• **THE DATA**:
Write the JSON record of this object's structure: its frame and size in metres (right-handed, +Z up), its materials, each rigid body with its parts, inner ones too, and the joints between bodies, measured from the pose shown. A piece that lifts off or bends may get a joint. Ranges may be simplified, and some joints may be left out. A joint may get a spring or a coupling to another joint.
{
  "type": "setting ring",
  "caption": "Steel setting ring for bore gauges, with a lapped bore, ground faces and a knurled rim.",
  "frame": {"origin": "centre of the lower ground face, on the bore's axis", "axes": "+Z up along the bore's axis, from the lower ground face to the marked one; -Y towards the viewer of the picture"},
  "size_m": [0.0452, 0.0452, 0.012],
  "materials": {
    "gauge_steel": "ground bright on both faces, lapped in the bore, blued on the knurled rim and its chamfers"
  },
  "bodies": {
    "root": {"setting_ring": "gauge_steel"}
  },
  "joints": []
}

* * *

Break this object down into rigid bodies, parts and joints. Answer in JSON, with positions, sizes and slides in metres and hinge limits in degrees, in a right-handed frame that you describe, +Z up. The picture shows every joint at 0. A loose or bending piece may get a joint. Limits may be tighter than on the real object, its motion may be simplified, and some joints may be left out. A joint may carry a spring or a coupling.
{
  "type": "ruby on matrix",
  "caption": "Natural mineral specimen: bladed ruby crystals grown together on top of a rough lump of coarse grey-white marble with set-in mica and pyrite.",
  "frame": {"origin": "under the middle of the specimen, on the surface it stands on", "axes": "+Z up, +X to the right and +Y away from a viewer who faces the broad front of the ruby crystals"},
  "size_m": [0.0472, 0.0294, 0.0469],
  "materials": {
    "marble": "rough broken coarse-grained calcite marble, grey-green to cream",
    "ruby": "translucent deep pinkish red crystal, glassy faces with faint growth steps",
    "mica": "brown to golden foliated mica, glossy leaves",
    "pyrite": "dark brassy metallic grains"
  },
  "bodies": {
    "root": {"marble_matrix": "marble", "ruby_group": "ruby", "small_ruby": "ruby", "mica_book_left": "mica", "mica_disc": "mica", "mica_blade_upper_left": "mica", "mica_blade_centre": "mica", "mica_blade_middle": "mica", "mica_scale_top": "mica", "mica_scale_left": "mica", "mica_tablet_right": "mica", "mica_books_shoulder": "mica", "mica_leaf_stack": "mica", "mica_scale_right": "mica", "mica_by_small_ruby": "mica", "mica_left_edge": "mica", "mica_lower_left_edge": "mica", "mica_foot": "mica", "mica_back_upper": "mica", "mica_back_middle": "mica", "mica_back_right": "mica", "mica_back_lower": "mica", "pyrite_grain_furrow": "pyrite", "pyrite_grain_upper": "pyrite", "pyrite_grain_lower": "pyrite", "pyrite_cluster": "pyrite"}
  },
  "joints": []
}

--

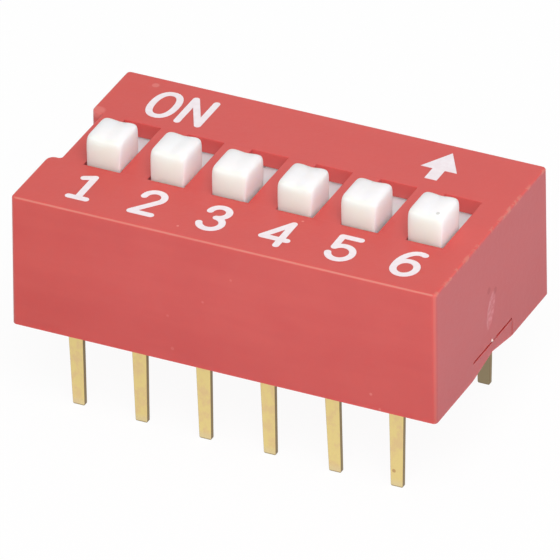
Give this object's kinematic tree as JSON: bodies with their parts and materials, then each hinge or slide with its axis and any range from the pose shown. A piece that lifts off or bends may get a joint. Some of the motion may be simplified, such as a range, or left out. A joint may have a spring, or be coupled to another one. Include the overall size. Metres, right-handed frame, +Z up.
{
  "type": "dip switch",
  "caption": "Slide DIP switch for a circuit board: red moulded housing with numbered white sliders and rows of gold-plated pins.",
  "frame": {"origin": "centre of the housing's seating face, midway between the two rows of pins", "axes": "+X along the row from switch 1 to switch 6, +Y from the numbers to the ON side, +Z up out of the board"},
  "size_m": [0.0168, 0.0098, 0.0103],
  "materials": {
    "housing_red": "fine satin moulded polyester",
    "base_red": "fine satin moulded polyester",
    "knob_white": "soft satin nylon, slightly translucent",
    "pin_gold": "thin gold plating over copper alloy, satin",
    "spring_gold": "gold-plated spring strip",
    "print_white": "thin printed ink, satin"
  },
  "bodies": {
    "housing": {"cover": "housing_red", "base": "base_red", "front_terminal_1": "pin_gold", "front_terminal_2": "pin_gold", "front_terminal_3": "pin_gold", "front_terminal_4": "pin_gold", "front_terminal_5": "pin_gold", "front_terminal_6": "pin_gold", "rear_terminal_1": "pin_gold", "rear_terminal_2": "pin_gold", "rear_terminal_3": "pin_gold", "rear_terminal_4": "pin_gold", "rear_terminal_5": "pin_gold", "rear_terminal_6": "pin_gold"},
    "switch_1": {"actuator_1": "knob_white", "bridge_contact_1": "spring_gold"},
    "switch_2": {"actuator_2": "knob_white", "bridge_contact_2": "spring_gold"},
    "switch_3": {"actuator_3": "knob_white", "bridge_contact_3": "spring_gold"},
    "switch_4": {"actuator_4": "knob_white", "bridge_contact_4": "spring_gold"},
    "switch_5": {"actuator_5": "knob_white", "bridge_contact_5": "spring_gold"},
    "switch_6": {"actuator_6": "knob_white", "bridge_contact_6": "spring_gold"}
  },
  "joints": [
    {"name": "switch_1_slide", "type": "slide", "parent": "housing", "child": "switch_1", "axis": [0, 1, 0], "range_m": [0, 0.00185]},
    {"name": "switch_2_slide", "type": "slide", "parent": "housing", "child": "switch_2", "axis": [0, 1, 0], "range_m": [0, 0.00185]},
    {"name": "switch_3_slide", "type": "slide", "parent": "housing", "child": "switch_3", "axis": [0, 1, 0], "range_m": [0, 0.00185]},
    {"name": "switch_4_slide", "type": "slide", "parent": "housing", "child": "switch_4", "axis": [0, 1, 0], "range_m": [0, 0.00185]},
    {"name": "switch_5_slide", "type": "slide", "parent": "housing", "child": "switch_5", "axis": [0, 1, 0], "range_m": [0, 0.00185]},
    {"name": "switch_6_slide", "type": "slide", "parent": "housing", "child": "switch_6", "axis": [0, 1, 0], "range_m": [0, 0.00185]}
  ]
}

• **INSTRUCTION**: Look through the listing above. Pick out each line with "pose" and copy it.

• **SOLUTION BELOW**:
Write the JSON record of this object's structure: its frame and size in metres (right-handed, +Z up), its materials, each rigid body with its parts, inner ones too, and the joints between bodies, measured from the pose shown. A piece that lifts off or bends may get a joint. Ranges may be simplified, and some joints may be left out. A joint may get a spring or a coupling to another joint.
Give this object's kinematic tree as JSON: bodies with their parts and materials, then each hinge or slide with its axis and any range from the pose shown. A piece that lifts off or bends may get a joint. Some of the motion may be simplified, such as a range, or left out. A joint may have a spring, or be coupled to another one. Include the overall size. Metres, right-handed frame, +Z up.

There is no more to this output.